Economist Alan Kholer says Rupert Murdoch is crashing and burning because advertising income online compared to print has proved to be so gaping :
....who was to know that the price of online advertising would settle at about a tenth of the price of print advertising?

This is, after all, a classic business event: a technological change that causes a price reduction. And the result is always the same - lower costs.

While absurdly high print advertising prices (in print) have subsidised large editorial budgets, and low or zero cover prices, it won’t do it online.

It is the fact that the price of advertising has collapsed. Murdoch’s real problem is that the balance of power between publishers and advertisers has entirely flipped.


Advertisers and their agencies now rule the roost. They refuse to pay more than a tenth or so per unit of what they pay in print, and they demand much better service, such as only paying for actual new customers, not simply for “branding” that can’t be measured.

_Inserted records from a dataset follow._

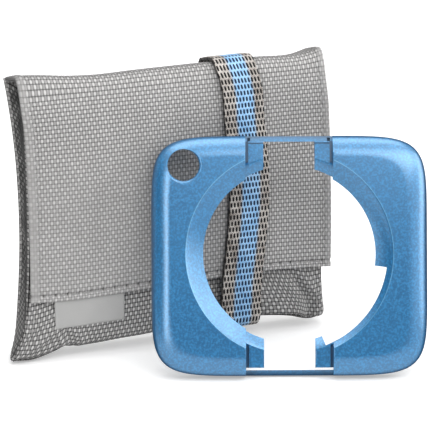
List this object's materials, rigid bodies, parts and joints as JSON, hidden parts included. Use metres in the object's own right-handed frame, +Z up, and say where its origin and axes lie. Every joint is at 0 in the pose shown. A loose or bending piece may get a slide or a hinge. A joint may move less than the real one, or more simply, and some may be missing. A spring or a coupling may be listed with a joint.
{
  "type": "carrying pouch with device cover",
  "caption": "Flat fabric pouch with a folding flap and an elastic strap, with a square clip-on plastic cover with a round opening leaning on its front.",
  "frame": {"origin": "on the surface the set stands on, under the middle of the whole set's box", "axes": "+X across the pouch to the right seen from the front, -Y towards the front, +Z up"},
  "size_m": [0.1284, 0.0768, 0.1007],
  "materials": {
    "woven_nylon": "basket weave, slight sheen",
    "coarse_nylon": "coarse weave",
    "foam": "matte",
    "lining": "smooth",
    "thread": "twisted thread",
    "satin_label": "satin",
    "strap_elastic": "woven elastic, three bands",
    "blue_plastic": "satin metallic"
  },
  "bodies": {
    "pouch": {"back_panel": "woven_nylon", "front_panel": "woven_nylon", "bottom_panel": "woven_nylon", "left_gusset": "coarse_nylon", "right_gusset": "coarse_nylon", "foam_front": "foam", "foam_back": "foam", "lining_front": "lining", "lining_back": "lining", "mouth_hem": "woven_nylon", "left_seam_thread": "thread", "right_seam_thread": "thread"},
    "flap": {"flap_panel": "woven_nylon", "flap_foam": "foam", "flap_lining": "lining", "flap_hem": "woven_nylon", "flap_hem_thread": "thread", "flap_left_thread": "thread", "flap_right_thread": "thread", "label_tag": "satin_label"},
    "strap": {"strap_band": "strap_elastic", "strap_join": "strap_elastic", "strap_join_thread": "thread"},
    "cover": {"cover_shell": "blue_plastic"}
  },
  "joints": [
    {"name": "flap_open", "type": "hinge", "parent": "pouch", "child": "flap", "pos_m": [0, 0.03524, 0.09665], "axis": [-1, 0, 0], "range_deg": [0, 175], "deforming": ["strap_band", "strap_join", "strap_join_thread"]},
    {"name": "strap_slide", "type": "slide", "parent": "pouch", "child": "strap", "axis": [1, 0, 0], "range_m": [-0.012, 0.02]},
    {"name": "cover_draw", "type": "slide", "parent": "pouch", "child": "cover", "axis": [-0.342, -0.9397, 0], "range_m": [0, 0.236]}
  ],
  "couplings": [
    {"joint": "cover_draw", "follows": "flap_open", "m_per_rad": 0.075}
  ]
}
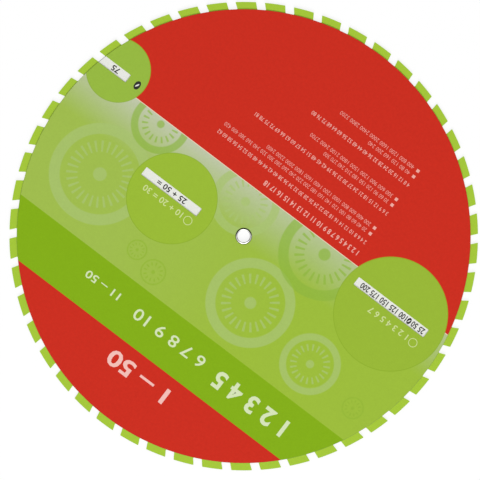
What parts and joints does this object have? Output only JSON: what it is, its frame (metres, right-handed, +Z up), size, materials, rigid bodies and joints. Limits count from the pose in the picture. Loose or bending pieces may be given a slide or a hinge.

And why shouldn’t they act this way? The publishers have been screwing them for a hundred years, charging outrageous prices to access their treasured audiences. Technology has now turned the tables.

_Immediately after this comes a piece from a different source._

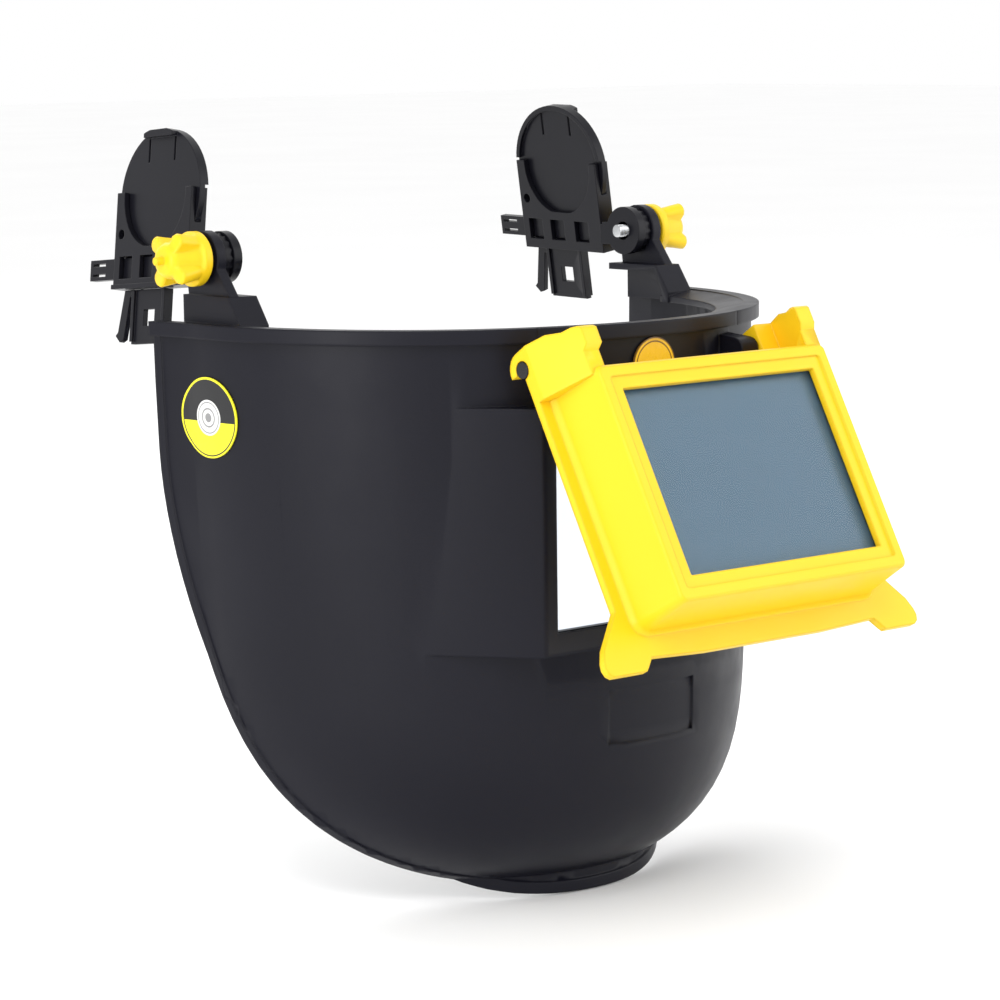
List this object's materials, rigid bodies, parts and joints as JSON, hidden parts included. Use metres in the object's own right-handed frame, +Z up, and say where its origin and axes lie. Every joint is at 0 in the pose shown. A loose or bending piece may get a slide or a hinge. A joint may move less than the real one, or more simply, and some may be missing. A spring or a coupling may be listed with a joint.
{
  "type": "helmet-mounted welding face shield",
  "caption": "Deep wrap-round face shield with a lift-up filter window over a clear lens, clamp knobs at the ears and slide-in side adapters for a safety helmet.",
  "frame": {"origin": "middle of the axis through the two ear pivots, on which the shield tilts", "axes": "+Z up, -Y towards the front of the shield, +X towards the wearer's left"},
  "size_m": [0.2736, 0.2874, 0.3003],
  "materials": {
    "shell_black": "satin, fine moulded grain",
    "trim_black": "semi-gloss moulded nylon",
    "yellow": "semi-gloss moulded",
    "clear_lens": "clear, polished",
    "filter_glass": "dark mirror-grey filter, polished",
    "steel": "plain threaded steel",
    "dark_metal": "black finish",
    "sticker": "printed film, no lettering",
    "badge": "metallic gold film, blank"
  },
  "bodies": {
    "slide_arms": {"slide_arm_left": "trim_black", "slide_arm_right": "trim_black", "index_disc_left": "trim_black", "index_disc_right": "trim_black"},
    "adapter_left": {"carrier_left": "trim_black", "helmet_plate_left": "trim_black", "slot_blade_left": "trim_black"},
    "adapter_right": {"carrier_right": "trim_black", "helmet_plate_right": "trim_black", "slot_blade_right": "trim_black"},
    "shield": {"shell": "shell_black", "clear_lens": "clear_lens", "clear_lens_retainer": "trim_black", "hinge_pin_left": "dark_metal", "hinge_pin_right": "dark_metal", "knob_washer_left": "dark_metal", "knob_washer_right": "dark_metal", "side_sticker": "sticker", "front_badge": "badge"},
    "flip_front": {"flip_frame": "yellow", "filter_cover_lens": "clear_lens", "filter_glass": "filter_glass", "filter_retainer": "dark_metal"},
    "clamp_left": {"knob_left": "yellow", "knob_stud_left": "steel"},
    "clamp_right": {"knob_right": "yellow", "knob_stud_right": "steel"}
  },
  "joints": [
    {"name": "reach_left", "type": "slide", "parent": "slide_arms", "child": "adapter_left", "axis": [0, 0.9998, 0.0175], "range_m": [0, 0.01]},
    {"name": "reach_right", "type": "slide", "parent": "slide_arms", "child": "adapter_right", "axis": [0, 0.9962, -0.0872], "range_m": [0, 0.01]},
    {"name": "raise", "type": "hinge", "parent": "slide_arms", "child": "shield", "pos_m": [0, 0, 0], "axis": [-1, 0, 0], "range_deg": [0, 80]},
    {"name": "flip", "type": "hinge", "parent": "shield", "child": "flip_front", "pos_m": [0, -0.129, -0.0378], "axis": [-1, 0, 0], "range_deg": [-28.5, 60]},
    {"name": "clamp_turn_left", "type": "hinge", "parent": "shield", "child": "clamp_left", "pos_m": [0.127, 0, 0], "axis": [1, 0, 0], "continuous": true},
    {"name": "clamp_turn_right", "type": "hinge", "parent": "shield", "child": "clamp_right", "pos_m": [-0.127, 0, 0], "axis": [-1, 0, 0], "continuous": true}
  ]
}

We are merely witnessing the death throes of an oligopoly’s hubris.
An editorial in Crikey ouchingly brands the newspapers Murdoch clings to as "legacy media" :

"...this is all a gigantic gamble by desperate newspaper owners to plug the deep cracks in their business models that have turned newspapers from 20th century money machines into 21st century legacy media.

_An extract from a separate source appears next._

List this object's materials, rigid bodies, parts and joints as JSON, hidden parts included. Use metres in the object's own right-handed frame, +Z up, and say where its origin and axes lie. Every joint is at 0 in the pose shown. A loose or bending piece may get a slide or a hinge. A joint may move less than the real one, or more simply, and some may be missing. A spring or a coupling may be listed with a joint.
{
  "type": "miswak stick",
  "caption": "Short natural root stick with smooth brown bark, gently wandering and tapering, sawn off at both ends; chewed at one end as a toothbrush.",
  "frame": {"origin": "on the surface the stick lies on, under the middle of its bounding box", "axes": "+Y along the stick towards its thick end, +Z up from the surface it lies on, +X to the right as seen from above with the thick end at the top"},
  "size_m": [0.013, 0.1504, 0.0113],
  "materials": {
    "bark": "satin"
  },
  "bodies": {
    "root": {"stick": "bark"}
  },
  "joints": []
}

Saying that quality journalism is not cheap to produce is self-evident. But the fundamental problem for most quality newspapers is not that people aren’t paying for that journalism, it’s that advertisers — especially classified advertisers — have found a better and cheaper medium than newspapers. And it’s the advertisers, not the readers, who pay for the quality journalism that made newspapers so profitable and powerful.

Unless readers are prepared to replace the lost classified advertising revenues — which in the case of a newspaper like The Sydney Morning Herald would require every buyer to pay something like $250 a year extra for the content — the problem of funding quality journalism won’t be solved.


I've been a newspaper junkie since my early teens. I brought 2 or 3 newpapers a day, every day, for decades, until about 3 years ago. Now I only regularly buy weekend newspapers.

I spent about $10 on newspapers last weekend, and except for a Louis Nowra piece in The Australian, most of the weekend paper pile remains unread. I read most of the news elsewhere online, the day before. I can barely bother to read columnists like Greg Sheridan, Philip Adams, Miranda Devine and Sun Herald, Sunday Telegraph and The Australians editorials, online, let alone devoting offline time to getting through them.

------------------------------

It seems an unimaginable reality. What do you mean they don't print newspapers anymore?

-------------------------------

None of the weekend papers feel essential anymore. It doesn't feel like I'm going to miss out if I don't buy them and read them comprehensively. When I was in my early 20s, I often chose buying newspapers over buying Saturday morning breakfast. The idea of doing that now seems insane.

There are probably thousands of bloggers, and dozens of indie media sites, run by juiced New Media 20-somethings, who snort and cackle and giggle with delight at what is happening to the old corporate media these days, and some seem to take a particular delight in believing that actual newspapers won't be found some day soon in racks at the 7-11, or piling up the gutters on windy days.

It's seems an unimaginable reality. What do you mean they don't print newspapers anymore?


You had to wait for the newspaper once. You had to wait for it to go on sale, or for the newsagent to open. There was many a 2am Saturday or Sunday morning when I haunted all night newsagents in Kings Cross or Central Station (coming home from work, or from seeing gigs) hassling to get bundles cut open so I could get what I wanted and rush home to read them before sleep overwhelmed.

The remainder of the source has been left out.